On the track the off-road-like feeling of the 690 is comfortable immediately for me. The tapered aluminum bars are standard fare for KTM these days, but there’s more to this bike than just sweet bars, top-shelf braking components, edgy new look and premium race rubber.
The instrumentation is a clean, good looking unit with a central analog tach with an LCD screen to the right side too. It includes a digital speedometer, tripmeter, odometer and more. Sweet features aside, just keep that tach around 3000-5000 rpm, row through a few gears, and before you know it the 690 is flat-out gettin’ some. Thank God the brakes are awesome too because it’s faster than you might expect.

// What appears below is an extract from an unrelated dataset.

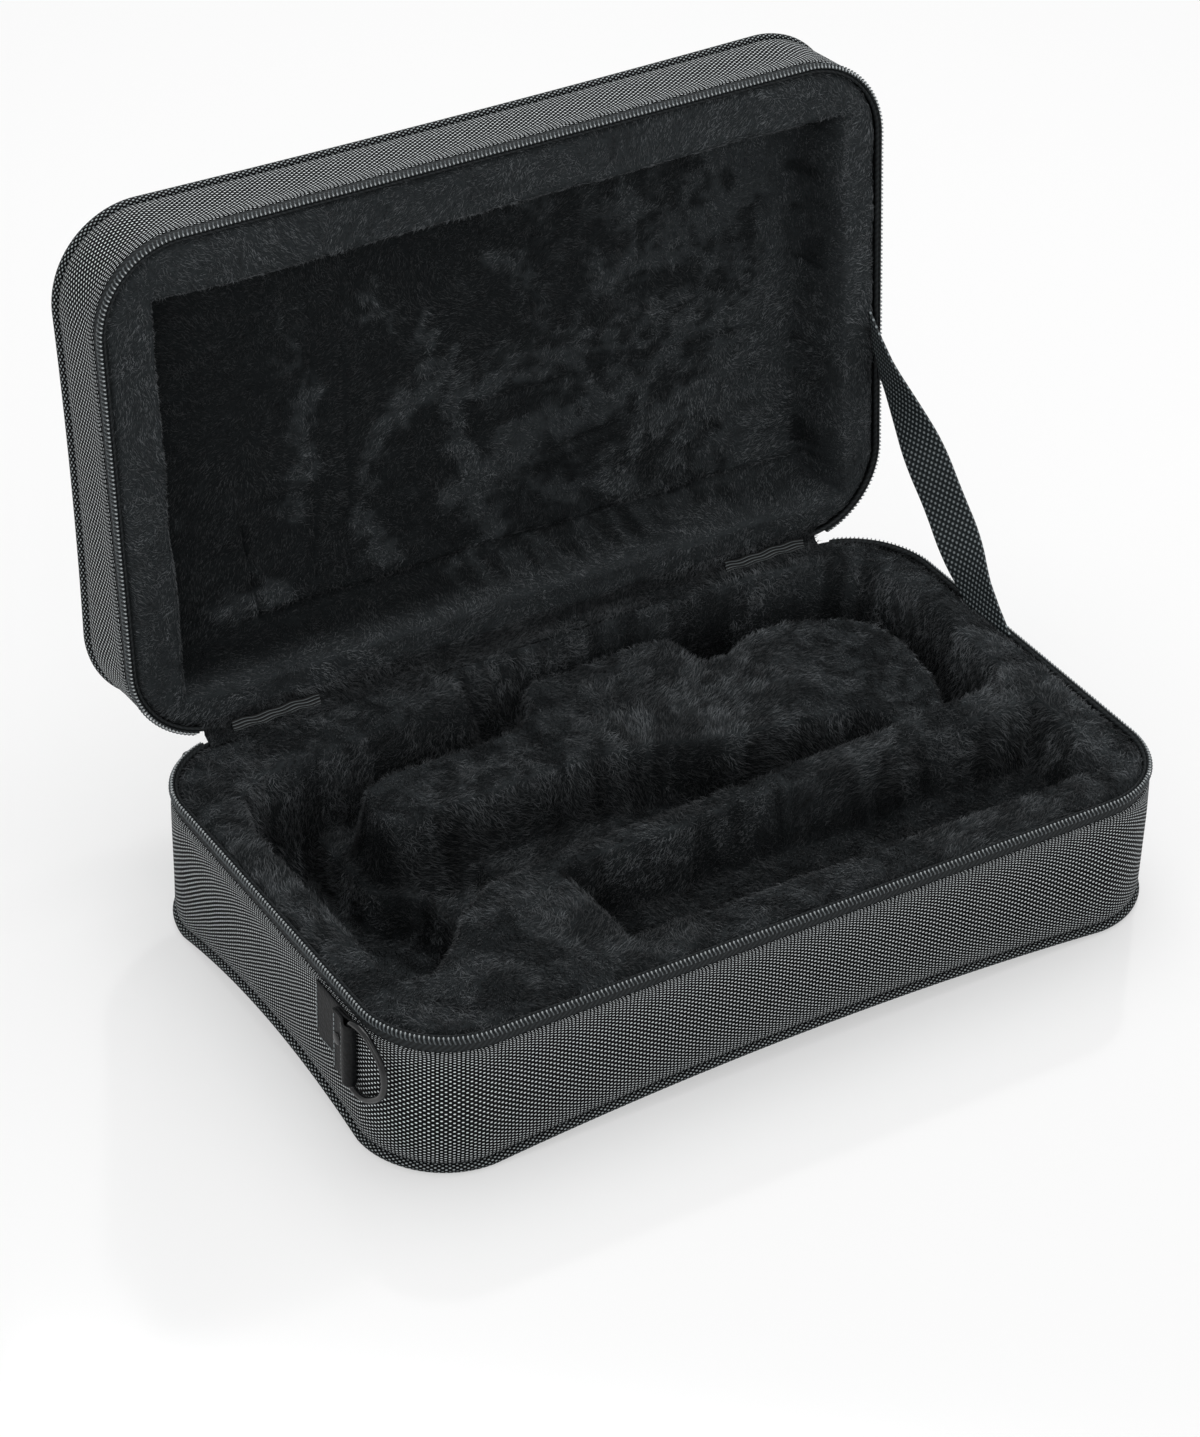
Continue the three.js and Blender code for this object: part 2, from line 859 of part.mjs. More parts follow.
function leatherPatch() {
  const length = patchLength / 2;
  const height = patchHeight / 2;
  const points = [
    [-length, patchTaper - height],
    [patchTaper - length, -height],
    [length - patchTaper, -height],
    [length, patchTaper - height],
    [length, height],
    [-length, height],
  ];
  return alongX(points, patchThickness);
}

function rivet() {
  const crown = 0.7;
  const profile = [
    new THREE.Vector2(0, 0),
    new THREE.Vector2(rivetRadius, 0),
    new THREE.Vector2(rivetRadius * crown, rivetHeight * crown),
    new THREE.Vector2(0, rivetHeight),
  ];
  return indexed(new THREE.LatheGeometry(profile, 2 * roundSides));
}

// Zip sliders at the two ends of the zip, each with a pull on its bail.
// Local y points away from the wall and local z points up.

function upright(points, thickness, hole) {
  const shape = new THREE.Shape(points.map(([x, z]) => new THREE.Vector2(x, z)));
  if (hole) {
    shape.holes.push(new THREE.Path(hole.map(([x, z]) => new THREE.Vector2(x, z))));
  }
  const geometry = new THREE.ExtrudeGeometry(shape, { depth: thickness, bevelEnabled: false });
  return geometry.translate(0, 0, -thickness / 2).rotateX(Math.PI / 2);
}

function zipSlider() {
  const [wide, tall] = [sliderWidth / 2, sliderHeight / 2];
  const body = upright(
    [[-wide + sliderTaper, -tall], [wide - sliderTaper, -tall], [wide, tall], [-wide, tall]],
    sliderThickness,
  );
  body.translate(0, sliderThickness / 2, 0);
  const sink = sliderThickness - gap;
  const turns = Array.from({ length: roundSides + 1 }, (_, k) => Math.PI * (k / roundSides - 1 / 2));
  const arc = (radius) => turns.map((turn) => [
    sliderThickness + radius * Math.cos(turn),
    radius * Math.sin(turn),
  ]);
  const outer = [[sink, -bailOuter], ...arc(bailOuter), [sink, bailOuter]];
  const inner = [[sink, bailInner], ...arc(bailInner).reverse(), [sink, -bailInner]];
  return solid(body).add(solid(alongX([...outer, ...inner], bailThickness)));
}

function zipPull() {
  const [wide, bar] = [pullWidth / 2, pullRim / 2];
  const foot = bar - pullLength;
  const corner = pullRim;
  const shoulder = -bar - pullEyeHeight - pullRim;
  const eye = pullEyeWidth / 2;
  const points = [
    [-wide + corner, foot],
    [wide - corner, foot],
    [wide, foot + corner],
    [wide, shoulder],
    [eye + pullRim, bar],
    [-eye - pullRim, bar],
    [-wide, shoulder],
    [-wide, foot + corner],
  ];
  const hole = [[-eye, -bar - pullEyeHeight], [eye, -bar - pullEyeHeight], [eye, -bar], [-eye, -bar]];
  return indexed(upright(points, pullThickness, hole));
}

// Looks: one material for each kind of piece

const looks = {
  nylon: { color: 0x4a4d4e, roughness: 0.85, metalness: 0 },
  piping: { color: 0x3a3d3e, roughness: 0.85, metalness: 0 },
  zipCloth: { color: 0x2b2e2f, roughness: 0.8, metalness: 0 },
  coil: { color: 0x555a5b, roughness: 0.4, metalness: 0 },
  binding: { color: 0x1c1f20, roughness: 0.8, metalness: 0 },
  plush: { color: 0x1d2323, roughness: 0.95, metalness: 0 },
  foam: { color: 0xe6e6e2, roughness: 0.9, metalness: 0 },
  leather: { color: 0x232627, roughness: 0.5, metalness: 0 },
  webbing: { color: 0x24282a, roughness: 0.7, metalness: 0 },
  metal: { color: 0x2a2c2d, roughness: 0.3, metalness: 0.9 },
};

function piece(parent, name, shape, look) {
  const geometry = shape instanceof THREE.BufferGeometry ? shape : geometryOf(shape);
  const mesh = new THREE.Mesh(geometry, new THREE.MeshStandardMaterial(looks[look]));
  mesh.name = name;
  parent.add(mesh);
  return mesh;
}

function clothHalf(parent, name, frame) {
  piece(parent, `${name}_outer_panel`, outerPanel(frame), "nylon");
  piece(parent, `${name}_side_cover`, sideCover(frame), "nylon");
  piece(parent, `${name}_piping`, piping(frame), "piping");
  piece(parent, `${name}_zip_tape`, zipTape(frame), "zipCloth");
  piece(parent, `${name}_zip_coil`, zipCoil(frame), "coil");
  piece(parent, `${name}_rim_binding`, binding(frame), "binding");
}

function baseGroup() {
  const group = new THREE.Group();
  clothHalf(group, "base", baseFrame);
  piece(group, "base_foam_shell", baseFoamShell(), "foam");
  piece(group, "cradle_floor_block", cradleBlock(), "foam");
  piece(group, "valve_island_block", islandBlock(), "foam");
  piece(group, "front_divider_block", dividerBlock(), "foam");
  piece(group, "rear_ledge_block", foamBlock(ledgeOutline), "foam");
  piece(group, "base_plush_liner", baseLiner(), "plush");
  return group;
}

function lidGroup() {
  const hinged = new THREE.Group();
  hinged.position.set(0, hingeY, hingeZ);
  hinged.rotation.x = -openAngle;
  const group = new THREE.Group();
  group.position.set(0, -hingeY, -hingeZ);
  hinged.add(group);
  clothHalf(group, "lid", lidFrame);
  piece(group, "lid_foam_shell", lidFoamShell(), "foam");
  piece(group, "lid_plush_liner", lidLiner(), "plush");
  return hinged;
}

function hingeGroup() {
  const group = new THREE.Group();
  piece(group, "hinge_cloth", hingeCloth(), "nylon");
  for (const [side, sense] of [["left", -1], ["right", 1]]) {
    const strip = piece(group, `hinge_ribbon_${side}`, hingeRibbon(), "webbing");
    strip.position.x = sense * ribbonPlaceShare * straightHalfX;
  }
  piece(group, "stay_strap", stayStrap(), "webbing");
  return group;
}

// The set is drawn at the left front. The right one is turned half round, to the right rear.
function ringGroup(side, turn) {
  const group = new THREE.Group();
  group.rotation.z = turn;
  const ring = piece(group, `d_ring_${side}`, dRing(), "metal");
  ring.position.set(-halfX - barOut, barY, barZ);
  ring.rotation.z = THREE.MathUtils.degToRad(ringLeanDegrees) - Math.PI / 2;
  const loop = piece(group, `d_ring_loop_${side}`, leatherLoop(), "leather");
  loop.position.copy(ring.position);
  const patch = piece(group, `d_ring_patch_${side}`, leatherPatch(), "leather");
  patch.position.set(
    -halfX - gap - patchThickness / 2,
    barY + loopRadius + gap + patchLength / 2,
    baseFrame.level(zipBand + gap) - patchHeight / 2,
  );
  const stud = piece(group, `d_ring_rivet_${side}`, rivet(), "metal");
  const seat = barOut - tailIn + 2 * loopThickness + gap;
  stud.position.set(-halfX - seat, barY + loopTail - rivetRadius - loopSide, barZ);
  stud.rotation.z = Math.PI / 2;
  return group;
}

function sliderGroup(side, sense) {
  const group = new THREE.Group();
  const endTurn = Math.PI / 2 / cornerSteps;
  const turn = endTurn + sliderFromEnd / cornerRadius;
  const face = cornerRadius + gap;
  group.position.set(
    sense * (straightHalfX + face * Math.sin(turn)),
    straightHalfY + face * Math.cos(turn),
    baseHeight - sliderDrop - sliderHeight / 2,
  );
  group.rotation.z = -sense * turn;
  piece(group, `zip_slider_${side}`, zipSlider(), "metal");
  const pull = piece(group, `zip_pull_${side}`, zipPull(), "metal");
  pull.position.y = sliderThickness + pullPivotOut;
  return group;
}

const cornetCase = new THREE.Group();
cornetCase.add(baseGroup(), lidGroup(), hingeGroup());
for (const [side, sense, turn] of [["left", -1, 0], ["right", 1, Math.PI]]) {
  cornetCase.add(ringGroup(side, turn), sliderGroup(side, sense));
}

export default cornetCase;
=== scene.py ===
import math

import bpy
import numpy as np
from mathutils import Matrix, Vector, noise


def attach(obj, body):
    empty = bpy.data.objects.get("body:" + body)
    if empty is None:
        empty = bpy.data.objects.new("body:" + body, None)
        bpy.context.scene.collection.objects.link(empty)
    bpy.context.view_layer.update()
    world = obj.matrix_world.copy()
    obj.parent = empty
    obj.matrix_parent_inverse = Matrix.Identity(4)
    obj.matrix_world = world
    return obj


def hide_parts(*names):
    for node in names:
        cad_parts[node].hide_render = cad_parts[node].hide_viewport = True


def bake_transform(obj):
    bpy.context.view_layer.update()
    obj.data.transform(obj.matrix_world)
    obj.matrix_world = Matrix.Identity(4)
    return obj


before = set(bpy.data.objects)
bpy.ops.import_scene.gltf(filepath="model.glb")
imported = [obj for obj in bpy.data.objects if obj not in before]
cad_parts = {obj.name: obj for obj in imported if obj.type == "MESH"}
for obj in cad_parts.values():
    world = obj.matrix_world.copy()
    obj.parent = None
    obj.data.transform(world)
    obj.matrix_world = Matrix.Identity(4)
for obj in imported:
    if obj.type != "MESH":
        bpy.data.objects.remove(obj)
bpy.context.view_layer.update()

bpy.ops.object.select_all(action="DESELECT")

# Side wall of the base: one long strip of woven nylon, cut flat, sewn into a
# ring and drawn over the foam. Its top edge is folded under beside the zip, and
# its foot is sewn into the seam with the piping.
CORNER = 0.049
RUN_X, RUN_Y = 0.186, 0.0935
ARC = math.pi / 2 * CORNER
STRETCHES = [RUN_X, ARC, 2 * RUN_Y, ARC, 2 * RUN_X, ARC, 2 * RUN_Y, ARC, RUN_X]
ROUND = sum(STRETCHES)
RIM = 0.0847
LID_DEPTH = 0.0539
RIM_GAP = 0.0015
HINGE = Vector((0, RUN_Y + CORNER, RIM + RIM_GAP))
OPENING = math.radians(95.3)
BASE_RISES = (0.0089, 0.0109)
LID_RISES = (0.0032, 0.0032)
HALVES = (("base", "base_shell"), ("lid", "lid"))
NYLON_THICK = 0.0008
SAME_POINT = 0.00002
lid_open = Matrix.Translation(HINGE) @ Matrix.Rotation(-OPENING, 4, "X") @ Matrix.Translation(-HINGE)


def case_edge(distance, rises):
    """The case's outline, that far round from the middle of its back by way of its left end:
    x, y, the outward direction, and how much the foot seam rises there."""
    x, y, out_x, out_y, rise = (np.zeros_like(distance) for _ in range(5))
    starts = np.concatenate([[0], np.cumsum(STRETCHES)])
    corners = {1: (-1, 1, 90), 3: (-1, -1, 180), 5: (1, -1, 270), 7: (1, 1, 0)}
    sides = {0: (0, 1, 0), 2: (-1, 0, RUN_Y), 4: (0, -1, RUN_X), 6: (1, 0, RUN_Y), 8: (0, 1, RUN_X)}
    turned = np.mod(distance, ROUND)
    for k in range(9):
        here = (turned >= starts[k]) & ((turned < starts[k + 1]) | (k == 8))
        along = turned[here] - starts[k]
        if k in corners:
            sign_x, sign_y, first = corners[k]
            angle = math.radians(first) + along / CORNER
            out_x[here], out_y[here] = np.cos(angle), np.sin(angle)
            x[here] = sign_x * RUN_X + CORNER * np.cos(angle)
            y[here] = sign_y * RUN_Y + CORNER * np.sin(angle)
            continue
        nx, ny, back = sides[k]
        along = along - back
        x[here] = nx * (RUN_X + CORNER) - ny * along
        y[here] = ny * (RUN_Y + CORNER) + nx * along
        out_x[here], out_y[here] = nx, ny
        reach, height = (RUN_Y, rises[1]) if nx else (RUN_X, rises[0])
        rise[here] = height * (1 - (along / reach) ** 2)
    return x, y, out_x, out_y, rise


def coordinates(piece):
    found = np.empty(3 * len(piece.data.vertices))
    piece.data.vertices.foreach_get("co", found)
    return found.reshape(-1, 3)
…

As we all know, the name of game is straightening out the twisty stuff and that is where the 690 is in its element. Remember it’s not a sportbike, it’s a supermoto, so it’s okay if you want to ride foot-first or knee-out in the turns. The bike reacts differently to either riding style. With my weight forward and foot sticking out it seemed more planted and easier to rail through turns. Hanging off the side, roadracer style, allowed me to put too much input on the wide bars and with an already light and precise front end it felt a little too hairy for me to push hard that way. Your results may vary.
OK, the beak of a front fender on the KTM 690 might look like one of the nefarious Spy vs. Spy duo from Mad Magazine, but it will be handy the first time it shields you from a faceful of spray during an unexpected shower.

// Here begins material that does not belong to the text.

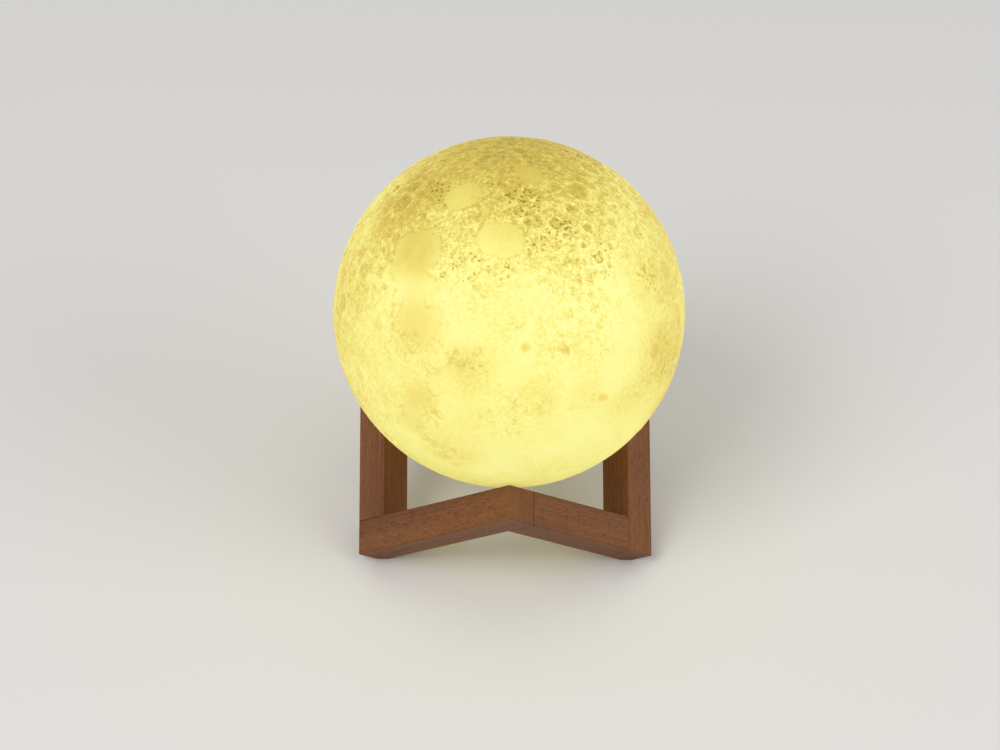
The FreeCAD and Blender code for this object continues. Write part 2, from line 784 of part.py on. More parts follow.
def led_chips():
    chips = []
    for number in range(6):
        x, y = polar("light_radius - led_inset", 30 + 60 * number)
        chips.append(block("led_chip_%d" % number, "led_side", "led_side", "led_height", x, y,
                           "unit_base + light_face"))
    return group("led_chips", chips)


def led_board_screws():
    """Pan-head screws: a low round head on the board and a shank down into the housing's boss."""
    screws = []
    for side, name in ((1, "right"), (-1, "left")):
        x = "%d * led_screw_reach" % side
        head = cylinder("led_screw_head_" + name, "screw_head_diameter", "screw_head_depth", x, 0,
                        "unit_base + light_face")
        shank = cylinder("led_screw_shank_" + name, "screw_diameter", "led_screw_length", x, 0,
                         "unit_base + light_face - led_screw_length")
        screws.append(fuse("led_screw_" + name, head, shank))
    return group("led_board_screws", screws)


def diffuser_dome():
    """Frosted dome on the shoulder of the housing, round the raised seat."""
    inner = "dome_radius - dome_wall"
    corners = [
        (inner, "housing_rim"),
        ("dome_radius", "housing_rim"),
        ("dome_radius", "housing_rim + dome_skirt"),
        (0, "housing_rim + dome_skirt + dome_rise"),
        (0, "housing_rim + dome_skirt + dome_rise - dome_wall"),
        (inner, "housing_rim + dome_skirt - dome_wall / 2"),
    ]
    return put(turned("diffuser_dome", corners, arcs=(2, 4)), z="unit_base")


# ---- Wires ----

def lead(route, bend):
    """A round wire along a route of straight runs, with an arc of the same bend at each corner."""
    corners = [Vector(*(value(part) for part in point)) for point in route]
    edges = []
    start = corners[0]
    for before, corner, after in zip(corners, corners[1:], corners[2:]):
        towards = (corner - before).normalize()
        away = (after - corner).normalize()
        turn = towards.getAngle(away)
        setback = bend * math.tan(turn / 2)
        first = corner - towards * setback
        last = corner + away * setback
        inward = (away - towards).normalize()
        crest = corner + inward * (bend / math.cos(turn / 2) - bend)
        if start.distanceToPoint(first) > 1e-6:
            edges.append(Part.makeLine(start, first))
        edges.append(Part.Arc(first, crest, last).toShape())
        start = last
    if start.distanceToPoint(corners[-1]) > 1e-6:
        edges.append(Part.makeLine(start, corners[-1]))
    path = Part.Wire(edges)
    heading = (corners[1] - corners[0]).normalize()
    ring = Part.Wire([Part.makeCircle(sheet.get("lead_diameter") / 2, corners[0], heading)])
    return path.makePipeShell([ring], True, False)


def wires(name, solids):
    """A node of one or more wires, whose routes count from the plate's lower face."""
    item = doc.addObject("Part::Feature", name)
    item.Shape = solids[0] if len(solids) == 1 else Part.makeCompound(solids)
    return put(item, z="unit_base")


def touch_lead():
    pin_top = "-ring_proud + ring_thickness + pin_reach"
    above = "plate_top + board_height / 3"
    x, y = pin_place()
    route = [(x, y, pin_top), (x, y, above), ("board_near", y, above)]
    return wires("touch_lead", [lead(route, value("lead_bend"))])


def battery_leads():
    """Two hooks from the cell's header over to the top edge of the board."""
    bend = "(cell_middle - board_middle) / 2"
    crest = "max(cell_top; board_top) + " + bend
    hooks = []
    for side in (1, -1):
        y = "%d * lead_spacing / 2" % side
        route = [
            ("cell_middle", y, "cell_top"),
            ("cell_middle", y, crest),
            ("board_middle", y, crest),
            ("board_middle", y, "board_top"),
        ]
        hooks.append(lead(route, value(bend)))
    return wires("battery_leads", hooks)


def led_leads():
    """Two wires from the near face of the control board, up through the housing's top."""
    level = "board_top - 2 * lead_diameter"
    routes = []
    for x, y in led_hole_places():
        route = [("board_near", y, level), (x, y, level), (x, y, "light_face")]
        routes.append(lead(route, value("lead_bend")))
    return wires("led_leads", routes)


# ---- Assembly ----

def build():
    fill_sheet()
    pieces = stand()
    makers = (
        moon_shell, mounting_collar, base_plate, base_screws, touch_ring, touch_lead,
        charging_socket, light_pipe, unit_housing, control_board, board_components,
        battery_cell, battery_pad, battery_leads, led_board, led_chips, led_board_screws,
        led_leads, diffuser_dome,
    )
    pieces += [make() for make in makers]
    doc.recompute()
    for item in doc.Objects:
        if "Invalid" in item.State or "Error" in item.State:
            raise RuntimeError("not built: %s %s" % (item.Label, item.State))
    for piece in pieces:
        if piece.Shape.isNull() or not piece.Shape.isValid():
            raise RuntimeError("bad shape: " + piece.Label)
    return pieces


def export(pieces):
    os.makedirs("parts", exist_ok=True)
    for piece in pieces:
        piece.Shape.exportStep("parts/%s.step" % piece.Label)
        box = piece.Shape.BoundBox
        print("%-24s solids %d  volume %9.1f  z %7.2f to %7.2f" % (
            piece.Label, len(piece.Shape.Solids), piece.Shape.Volume, box.ZMin, box.ZMax))


export(build())
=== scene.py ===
import math

import bpy
import numpy as np
from bpy.props import FloatProperty, FloatVectorProperty, IntProperty, PointerProperty
from mathutils import Matrix, Vector


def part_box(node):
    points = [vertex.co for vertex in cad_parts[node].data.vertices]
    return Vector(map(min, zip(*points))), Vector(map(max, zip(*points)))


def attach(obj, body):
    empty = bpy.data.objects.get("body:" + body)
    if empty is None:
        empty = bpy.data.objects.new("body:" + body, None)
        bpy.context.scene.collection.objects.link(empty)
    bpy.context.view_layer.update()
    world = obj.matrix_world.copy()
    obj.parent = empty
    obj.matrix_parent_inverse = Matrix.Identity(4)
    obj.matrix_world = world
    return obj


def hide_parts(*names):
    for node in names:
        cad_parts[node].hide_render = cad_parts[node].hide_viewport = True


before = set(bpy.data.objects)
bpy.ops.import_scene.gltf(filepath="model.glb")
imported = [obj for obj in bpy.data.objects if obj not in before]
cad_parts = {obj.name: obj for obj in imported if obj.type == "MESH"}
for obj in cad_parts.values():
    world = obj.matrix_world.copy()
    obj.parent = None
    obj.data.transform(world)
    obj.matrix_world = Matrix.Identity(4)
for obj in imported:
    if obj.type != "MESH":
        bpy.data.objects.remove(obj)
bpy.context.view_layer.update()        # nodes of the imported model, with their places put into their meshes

bl_info = {
    "name": "Moon lamp",
    "version": (1, 0, 0),
    "blender": (4, 5, 0),
    "location": "3D View > Sidebar > Moon lamp",
    "description": "Relief, glow, wood and fittings of a moon globe lamp on a wooden stand",
    "category": "Object",
}

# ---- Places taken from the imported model, in metres ----

GLOBE_LOW, GLOBE_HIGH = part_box("moon_shell")
GLOBE_TOP = GLOBE_HIGH.z
OPENING_RADIUS = 0.025
# The globe's radius follows from its top, and from the width and the height of its opening.
GLOBE_SPAN = GLOBE_TOP - GLOBE_LOW.z
GLOBE_RADIUS = (GLOBE_SPAN ** 2 + OPENING_RADIUS ** 2) / (2 * GLOBE_SPAN)
GLOBE_MIDDLE = Vector((0, 0, GLOBE_TOP - GLOBE_RADIUS))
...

It’s possible to push the inverted 48mm WP fork and WP rear shock to the limits, but the grippy Bridgestone BT090 tires will be slipping long before any of us mortals reach that point. As it was, the suspension was set up pretty soft and it worked great for the rough Streets of Willow circuit, so grinding pegs was common on the entry to most of the slower turns. The fully adjustable fork dives significantly under heavy braking but with over 8-inches of travel you should understand that it was designed to tackle a bit of off-road action as well and quit complaining about that – I did. Unfortunately we did not have the opportunity to put this baby to task on a proper supermoto track, but that didn’t detract from the fact that this bike is hella fun to ride.
Designed with KTM’s chromoly tubular trellis chassis and a trick new die-cast aluminum swingarm, which incorporates PRO-LEVER linkage technology, the 690 is right at home on the asphalt. You read that right: linkage. Even KTM has been swayed to the dark side after years of fighting against it. This machine feels pretty light (KTM claims 335 lbs) considering the other bikes we were testing that same day all tipped the scales over 400 lbs, so in the hands of a capable rider it should be easy to stick anywhere at any speed so long as you have the skills to match the course or road you’re riding on.
If KTM continues to offer competitive on-road bikes in addition to its acclaimed off-road performers, it has a chance to move up from being the second largest producer of motorcycles in Europe to number one.
Probably the most potentially polarizing aspect of the 690, and one of the potential checks in the negative column if you are a traditionalist, is its unique appearance. Anointed the Spy-vs-Spy ride by many a cunning linguist in the journalist pool, the pointy front fender is destined to make or break a few sales. It looks sweet from the saddle though and it’s distinctive enough that when combined with the Dakar-esque upswept dual exhaust there is no mistaking what the bike is: It’s KTM through and through. If you don’t like it then there’s certainly a Japanese model that will be right up your alley, but if you do you will have the pleasure of being one of the new age of riders who are finding out these are not your grandfather’s KTMs.
Here it is; another shining example that KTM is dead-set on snagging a share of the on-road market from its competition. The $8598 690 Supermoto is just one of the first of its new soldiers to land on American soil including a 950 Supermoto, 990 Super Duke and enduros – all of which are street legal out of the box. Equipped with a fuel-injected rider-friendly motor, stellar brakes, and high-end hardware from fender to taillight the 690 Supermoto is an easy bet to be a hit among consumers looking for something different – a reason to stand out in the crowd and way to stay ahead of the pack.